*Description of the task:* How do the records below read from their first line through the line containing "import Module from 'manifold-3d';"? Write those lines out exactly.

*Data shown:*
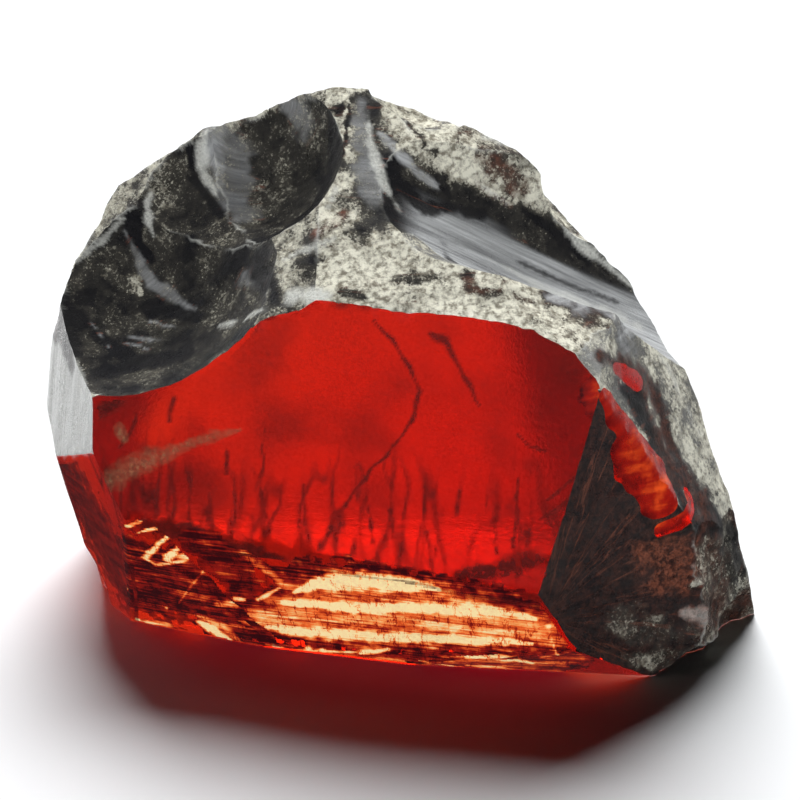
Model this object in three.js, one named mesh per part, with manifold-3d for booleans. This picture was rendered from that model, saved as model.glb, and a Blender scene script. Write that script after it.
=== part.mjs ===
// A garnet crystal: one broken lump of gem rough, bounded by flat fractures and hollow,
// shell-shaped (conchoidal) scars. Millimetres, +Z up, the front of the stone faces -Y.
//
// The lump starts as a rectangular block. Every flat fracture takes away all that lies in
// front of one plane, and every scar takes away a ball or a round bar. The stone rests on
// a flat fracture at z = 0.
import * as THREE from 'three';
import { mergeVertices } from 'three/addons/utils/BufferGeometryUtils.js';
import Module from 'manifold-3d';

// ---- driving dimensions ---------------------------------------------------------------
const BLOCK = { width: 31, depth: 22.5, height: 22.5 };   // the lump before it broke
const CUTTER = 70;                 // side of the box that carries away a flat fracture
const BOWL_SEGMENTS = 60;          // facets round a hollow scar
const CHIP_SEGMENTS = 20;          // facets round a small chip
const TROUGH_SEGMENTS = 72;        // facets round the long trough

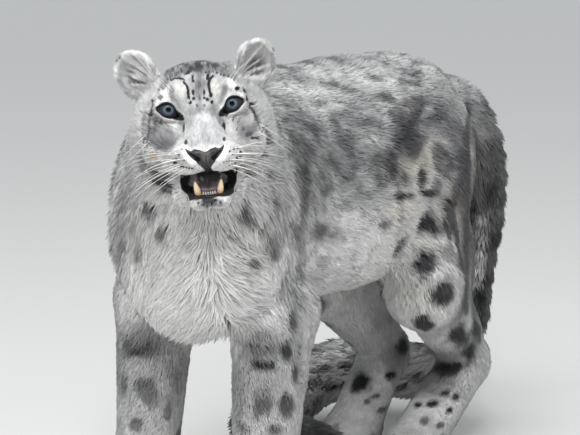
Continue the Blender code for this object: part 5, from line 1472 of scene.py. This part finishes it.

*Correct output:*
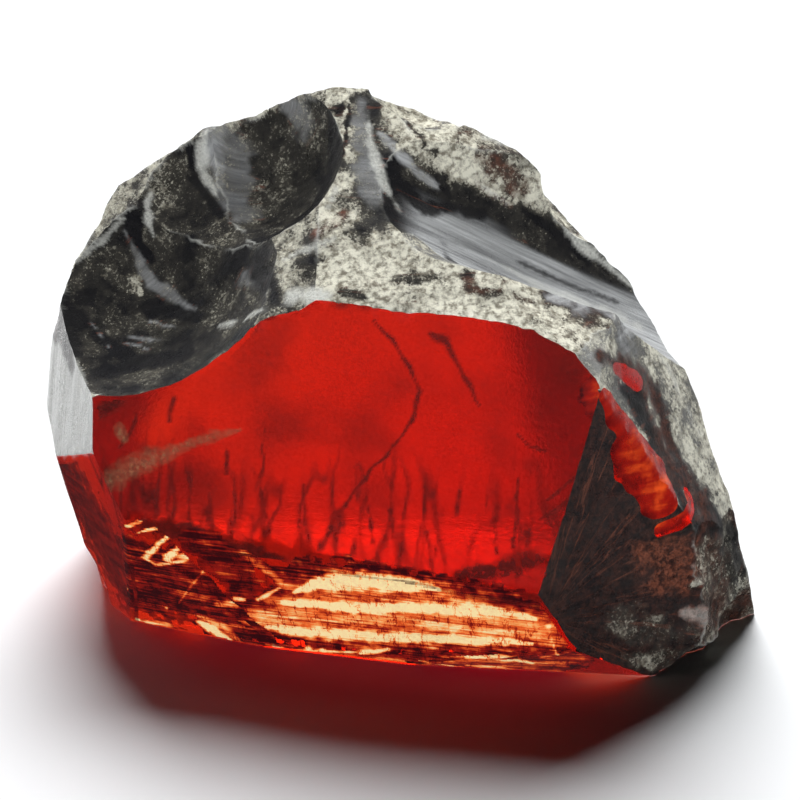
Model this object in three.js, one named mesh per part, with manifold-3d for booleans. This picture was rendered from that model, saved as model.glb, and a Blender scene script. Write that script after it.
=== part.mjs ===
// A garnet crystal: one broken lump of gem rough, bounded by flat fractures and hollow,
// shell-shaped (conchoidal) scars. Millimetres, +Z up, the front of the stone faces -Y.
//
// The lump starts as a rectangular block. Every flat fracture takes away all that lies in
// front of one plane, and every scar takes away a ball or a round bar. The stone rests on
// a flat fracture at z = 0.
import * as THREE from 'three';
import { mergeVertices } from 'three/addons/utils/BufferGeometryUtils.js';
import Module from 'manifold-3d';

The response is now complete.